To download OSM data and create a GeoJSON with sourced features, I wrote osm_source.sh:

set -o errexit
set -o nounset

geofabrik_name=$1

curl https://download.geofabrik.de/europe/${geofabrik_name}-latest.osm.pbf -o latest.osm.pbf

for each in $(ogrinfo latest.osm.pbf | tail -n +3 | awk '{print $2}'); do

    rm -f osm_source_${each}.geojson

    ogr2ogr -f GEOJSON \
            -dialect sqlite \
            -sql "SELECT geometry, source FROM ${each} WHERE source IS NOT NULL" \
            osm_source_${each}.geojson latest.osm.pbf \
            -nln main \
            --config OSM_CONFIG_FILE osm_source.ini

done

To run it for Slovakia, I do: ./osm_source.sh slovakia (after chmod +x osm_source.sh, of course).
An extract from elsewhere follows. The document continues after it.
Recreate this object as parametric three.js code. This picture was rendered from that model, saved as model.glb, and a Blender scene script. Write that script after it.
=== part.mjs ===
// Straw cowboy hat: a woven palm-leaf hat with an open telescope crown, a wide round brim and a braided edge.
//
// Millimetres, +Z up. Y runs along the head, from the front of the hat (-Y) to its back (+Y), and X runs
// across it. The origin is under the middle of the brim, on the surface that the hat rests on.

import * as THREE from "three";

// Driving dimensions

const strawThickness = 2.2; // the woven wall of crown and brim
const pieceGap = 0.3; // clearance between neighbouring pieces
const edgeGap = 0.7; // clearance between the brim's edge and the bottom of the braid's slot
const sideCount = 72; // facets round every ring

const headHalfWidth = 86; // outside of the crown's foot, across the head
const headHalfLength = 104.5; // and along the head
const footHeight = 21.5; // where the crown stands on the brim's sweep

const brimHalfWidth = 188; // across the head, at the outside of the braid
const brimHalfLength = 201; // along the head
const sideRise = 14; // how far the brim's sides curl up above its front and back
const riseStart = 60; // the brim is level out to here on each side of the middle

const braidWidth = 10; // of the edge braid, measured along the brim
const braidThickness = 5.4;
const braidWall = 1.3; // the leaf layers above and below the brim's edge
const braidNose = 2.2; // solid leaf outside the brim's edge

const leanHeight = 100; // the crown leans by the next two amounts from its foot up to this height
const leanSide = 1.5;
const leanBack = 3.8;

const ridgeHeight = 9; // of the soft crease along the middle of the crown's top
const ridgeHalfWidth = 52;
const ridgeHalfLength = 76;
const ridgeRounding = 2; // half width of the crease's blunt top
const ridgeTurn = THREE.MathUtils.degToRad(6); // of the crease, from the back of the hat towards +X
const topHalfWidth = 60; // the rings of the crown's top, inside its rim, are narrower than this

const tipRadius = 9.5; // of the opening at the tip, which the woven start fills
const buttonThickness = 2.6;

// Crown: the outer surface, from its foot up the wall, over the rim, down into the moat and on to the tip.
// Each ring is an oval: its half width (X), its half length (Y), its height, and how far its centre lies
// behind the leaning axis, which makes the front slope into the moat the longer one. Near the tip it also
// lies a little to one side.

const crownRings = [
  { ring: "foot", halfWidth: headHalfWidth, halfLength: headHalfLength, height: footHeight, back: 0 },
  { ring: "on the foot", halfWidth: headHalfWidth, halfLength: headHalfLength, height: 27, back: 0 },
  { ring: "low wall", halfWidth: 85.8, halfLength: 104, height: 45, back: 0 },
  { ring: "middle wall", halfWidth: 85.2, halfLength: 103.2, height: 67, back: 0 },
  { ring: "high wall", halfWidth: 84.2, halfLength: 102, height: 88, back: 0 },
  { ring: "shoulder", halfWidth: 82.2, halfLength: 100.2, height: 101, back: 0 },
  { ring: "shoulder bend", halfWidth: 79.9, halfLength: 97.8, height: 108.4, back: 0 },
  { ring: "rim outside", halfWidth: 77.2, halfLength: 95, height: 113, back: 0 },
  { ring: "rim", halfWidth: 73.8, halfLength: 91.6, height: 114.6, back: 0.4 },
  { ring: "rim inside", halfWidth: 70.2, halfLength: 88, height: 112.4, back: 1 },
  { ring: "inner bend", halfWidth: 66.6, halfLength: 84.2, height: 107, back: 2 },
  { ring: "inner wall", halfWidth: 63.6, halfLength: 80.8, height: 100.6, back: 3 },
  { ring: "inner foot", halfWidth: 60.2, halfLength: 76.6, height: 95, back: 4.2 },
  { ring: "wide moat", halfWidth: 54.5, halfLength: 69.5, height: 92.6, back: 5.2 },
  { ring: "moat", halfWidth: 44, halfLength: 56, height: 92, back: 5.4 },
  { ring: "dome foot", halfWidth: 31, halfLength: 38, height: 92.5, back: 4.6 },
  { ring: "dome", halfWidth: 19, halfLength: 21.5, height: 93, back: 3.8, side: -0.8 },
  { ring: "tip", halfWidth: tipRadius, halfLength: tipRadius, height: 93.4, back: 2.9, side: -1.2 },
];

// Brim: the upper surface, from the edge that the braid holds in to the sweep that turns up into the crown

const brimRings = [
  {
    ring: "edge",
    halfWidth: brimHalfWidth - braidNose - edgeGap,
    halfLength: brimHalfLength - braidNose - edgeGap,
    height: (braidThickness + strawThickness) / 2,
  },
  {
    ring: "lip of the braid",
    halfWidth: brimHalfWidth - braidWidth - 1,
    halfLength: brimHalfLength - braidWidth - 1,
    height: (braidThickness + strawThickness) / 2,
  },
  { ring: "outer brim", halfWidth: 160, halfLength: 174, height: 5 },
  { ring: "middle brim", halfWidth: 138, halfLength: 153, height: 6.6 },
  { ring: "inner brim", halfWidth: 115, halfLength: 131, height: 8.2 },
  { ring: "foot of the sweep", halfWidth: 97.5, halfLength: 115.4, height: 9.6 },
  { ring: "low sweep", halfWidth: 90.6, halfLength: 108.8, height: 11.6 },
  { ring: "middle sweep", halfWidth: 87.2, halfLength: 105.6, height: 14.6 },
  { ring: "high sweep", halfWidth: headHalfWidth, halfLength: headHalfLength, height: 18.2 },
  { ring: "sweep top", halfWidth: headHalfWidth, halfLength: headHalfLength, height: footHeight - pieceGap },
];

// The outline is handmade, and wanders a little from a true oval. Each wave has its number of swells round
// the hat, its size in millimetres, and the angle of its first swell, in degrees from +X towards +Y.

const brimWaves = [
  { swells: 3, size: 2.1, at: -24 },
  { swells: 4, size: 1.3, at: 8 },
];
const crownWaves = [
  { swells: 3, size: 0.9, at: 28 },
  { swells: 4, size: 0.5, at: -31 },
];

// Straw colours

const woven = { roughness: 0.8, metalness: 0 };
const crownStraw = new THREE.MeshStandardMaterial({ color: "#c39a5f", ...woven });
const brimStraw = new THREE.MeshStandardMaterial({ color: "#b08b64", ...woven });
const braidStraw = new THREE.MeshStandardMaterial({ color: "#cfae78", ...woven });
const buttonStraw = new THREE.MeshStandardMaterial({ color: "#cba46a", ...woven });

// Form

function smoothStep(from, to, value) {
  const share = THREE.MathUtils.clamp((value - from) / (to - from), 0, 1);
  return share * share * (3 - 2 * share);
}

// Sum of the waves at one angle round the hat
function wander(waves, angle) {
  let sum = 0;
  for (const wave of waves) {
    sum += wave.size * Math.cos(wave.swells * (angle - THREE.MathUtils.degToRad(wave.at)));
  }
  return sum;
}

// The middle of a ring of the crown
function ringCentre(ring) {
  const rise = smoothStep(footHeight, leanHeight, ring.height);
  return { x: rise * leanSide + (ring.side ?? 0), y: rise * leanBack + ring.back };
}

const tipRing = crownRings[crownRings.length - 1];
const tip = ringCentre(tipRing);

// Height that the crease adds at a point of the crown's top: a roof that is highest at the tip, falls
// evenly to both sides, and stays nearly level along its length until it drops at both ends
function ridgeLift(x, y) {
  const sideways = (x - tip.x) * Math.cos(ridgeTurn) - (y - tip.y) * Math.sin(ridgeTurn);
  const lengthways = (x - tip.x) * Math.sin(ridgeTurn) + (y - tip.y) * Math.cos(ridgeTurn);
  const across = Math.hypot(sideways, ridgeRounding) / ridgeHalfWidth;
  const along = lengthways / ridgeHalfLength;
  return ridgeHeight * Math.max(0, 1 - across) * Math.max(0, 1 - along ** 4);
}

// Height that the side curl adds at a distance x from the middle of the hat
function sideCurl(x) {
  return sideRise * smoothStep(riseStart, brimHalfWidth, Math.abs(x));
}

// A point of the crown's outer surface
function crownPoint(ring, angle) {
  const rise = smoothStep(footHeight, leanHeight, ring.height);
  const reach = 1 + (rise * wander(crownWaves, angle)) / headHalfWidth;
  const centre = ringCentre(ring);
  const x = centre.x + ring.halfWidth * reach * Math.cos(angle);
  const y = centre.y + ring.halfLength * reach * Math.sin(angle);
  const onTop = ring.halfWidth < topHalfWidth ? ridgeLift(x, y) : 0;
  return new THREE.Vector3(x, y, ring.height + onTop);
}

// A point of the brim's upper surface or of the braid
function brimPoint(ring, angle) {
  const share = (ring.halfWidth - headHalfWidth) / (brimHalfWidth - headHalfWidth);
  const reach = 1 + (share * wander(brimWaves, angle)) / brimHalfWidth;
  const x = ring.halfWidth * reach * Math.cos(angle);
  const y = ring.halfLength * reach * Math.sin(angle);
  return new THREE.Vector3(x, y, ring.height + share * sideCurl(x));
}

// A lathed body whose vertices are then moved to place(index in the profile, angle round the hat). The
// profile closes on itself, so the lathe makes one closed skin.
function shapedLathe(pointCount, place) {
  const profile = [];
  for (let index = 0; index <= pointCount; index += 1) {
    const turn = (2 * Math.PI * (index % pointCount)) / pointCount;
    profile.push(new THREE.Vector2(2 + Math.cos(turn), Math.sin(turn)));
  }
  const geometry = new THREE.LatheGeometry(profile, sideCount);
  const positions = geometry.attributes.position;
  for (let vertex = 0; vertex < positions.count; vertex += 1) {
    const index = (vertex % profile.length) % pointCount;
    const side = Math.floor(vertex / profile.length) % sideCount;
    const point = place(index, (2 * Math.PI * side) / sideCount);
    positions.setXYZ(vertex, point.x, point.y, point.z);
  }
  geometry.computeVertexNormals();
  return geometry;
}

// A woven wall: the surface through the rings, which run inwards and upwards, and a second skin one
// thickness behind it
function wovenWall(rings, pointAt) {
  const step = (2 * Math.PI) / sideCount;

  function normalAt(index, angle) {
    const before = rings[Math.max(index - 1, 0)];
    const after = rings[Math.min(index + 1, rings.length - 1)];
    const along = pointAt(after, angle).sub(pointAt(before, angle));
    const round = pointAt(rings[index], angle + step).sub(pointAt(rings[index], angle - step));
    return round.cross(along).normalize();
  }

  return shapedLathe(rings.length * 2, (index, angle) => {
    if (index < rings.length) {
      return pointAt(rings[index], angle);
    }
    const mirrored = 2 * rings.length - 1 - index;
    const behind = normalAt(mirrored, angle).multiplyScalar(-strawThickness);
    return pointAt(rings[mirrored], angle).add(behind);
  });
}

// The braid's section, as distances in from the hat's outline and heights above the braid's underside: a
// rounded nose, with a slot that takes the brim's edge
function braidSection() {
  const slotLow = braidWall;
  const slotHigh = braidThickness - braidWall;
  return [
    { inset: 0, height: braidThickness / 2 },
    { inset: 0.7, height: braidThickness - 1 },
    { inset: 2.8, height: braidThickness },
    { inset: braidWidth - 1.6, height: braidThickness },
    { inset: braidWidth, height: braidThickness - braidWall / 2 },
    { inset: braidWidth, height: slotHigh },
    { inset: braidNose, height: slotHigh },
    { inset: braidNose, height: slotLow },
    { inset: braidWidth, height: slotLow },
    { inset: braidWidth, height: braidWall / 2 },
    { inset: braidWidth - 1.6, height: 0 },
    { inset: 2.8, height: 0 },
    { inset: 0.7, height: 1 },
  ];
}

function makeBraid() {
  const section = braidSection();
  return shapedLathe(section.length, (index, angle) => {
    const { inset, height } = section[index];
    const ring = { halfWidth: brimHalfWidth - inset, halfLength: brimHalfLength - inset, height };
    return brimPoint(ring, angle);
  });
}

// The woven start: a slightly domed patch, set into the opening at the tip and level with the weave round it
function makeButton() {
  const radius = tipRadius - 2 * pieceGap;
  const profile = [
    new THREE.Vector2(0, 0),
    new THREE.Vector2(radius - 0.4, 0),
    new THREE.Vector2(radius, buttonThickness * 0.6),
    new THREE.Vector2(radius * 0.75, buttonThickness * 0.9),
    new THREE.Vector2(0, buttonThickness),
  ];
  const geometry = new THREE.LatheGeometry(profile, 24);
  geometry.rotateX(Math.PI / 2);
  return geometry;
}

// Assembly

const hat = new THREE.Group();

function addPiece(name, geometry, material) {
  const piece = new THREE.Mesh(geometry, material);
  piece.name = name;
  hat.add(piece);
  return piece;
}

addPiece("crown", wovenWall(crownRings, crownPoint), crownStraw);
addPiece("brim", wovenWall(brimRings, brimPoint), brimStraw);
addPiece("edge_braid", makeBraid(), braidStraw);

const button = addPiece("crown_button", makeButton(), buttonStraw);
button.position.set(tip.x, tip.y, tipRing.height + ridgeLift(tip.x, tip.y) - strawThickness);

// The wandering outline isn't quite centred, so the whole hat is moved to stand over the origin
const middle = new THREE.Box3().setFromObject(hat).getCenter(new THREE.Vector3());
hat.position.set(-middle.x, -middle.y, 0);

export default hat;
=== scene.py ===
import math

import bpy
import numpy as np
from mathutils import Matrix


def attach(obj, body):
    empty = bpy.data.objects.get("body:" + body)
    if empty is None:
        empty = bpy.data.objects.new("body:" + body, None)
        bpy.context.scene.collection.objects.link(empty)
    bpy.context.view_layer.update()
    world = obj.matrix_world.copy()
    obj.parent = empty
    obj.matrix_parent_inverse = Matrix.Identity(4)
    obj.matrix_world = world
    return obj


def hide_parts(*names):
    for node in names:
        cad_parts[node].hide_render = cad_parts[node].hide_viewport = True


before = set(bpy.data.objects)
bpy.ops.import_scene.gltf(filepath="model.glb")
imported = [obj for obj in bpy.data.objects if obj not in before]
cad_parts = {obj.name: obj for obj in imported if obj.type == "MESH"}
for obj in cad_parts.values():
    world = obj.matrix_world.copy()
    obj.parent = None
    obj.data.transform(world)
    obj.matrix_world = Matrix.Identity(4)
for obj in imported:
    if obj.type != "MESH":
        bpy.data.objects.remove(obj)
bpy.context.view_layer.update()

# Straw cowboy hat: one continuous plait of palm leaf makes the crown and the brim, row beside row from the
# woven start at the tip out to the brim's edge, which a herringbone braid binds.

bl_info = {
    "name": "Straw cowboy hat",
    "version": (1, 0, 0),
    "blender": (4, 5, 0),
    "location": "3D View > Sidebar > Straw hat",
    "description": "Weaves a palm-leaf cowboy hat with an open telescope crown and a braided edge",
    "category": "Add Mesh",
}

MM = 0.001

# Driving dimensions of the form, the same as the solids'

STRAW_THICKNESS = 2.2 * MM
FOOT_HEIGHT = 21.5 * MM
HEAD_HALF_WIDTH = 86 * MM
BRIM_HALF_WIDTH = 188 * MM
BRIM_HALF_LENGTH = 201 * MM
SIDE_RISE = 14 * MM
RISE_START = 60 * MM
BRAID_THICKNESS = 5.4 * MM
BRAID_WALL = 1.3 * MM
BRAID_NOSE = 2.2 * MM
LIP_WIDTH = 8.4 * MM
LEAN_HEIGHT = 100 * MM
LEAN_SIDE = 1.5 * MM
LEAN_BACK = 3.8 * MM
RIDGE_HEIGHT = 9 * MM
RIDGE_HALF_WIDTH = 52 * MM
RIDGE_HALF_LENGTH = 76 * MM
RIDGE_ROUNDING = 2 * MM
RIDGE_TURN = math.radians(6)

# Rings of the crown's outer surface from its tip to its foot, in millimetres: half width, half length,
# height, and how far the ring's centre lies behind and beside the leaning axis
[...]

I have produced 5 files:

  • osm_source_points.geojson
  • osm_source_lines.geojson
  • osm_source_multilinestrings.geojson
  • osm_source_multipolygons.geojson
  • osm_source_other_relations.geojson

I would like to visualize features of these GeoJSONs where mapillary was given as a source. To do that, I use osm_source.py:

import geopandas as gpd
import pandas as pd
import sys

country = sys.argv[1]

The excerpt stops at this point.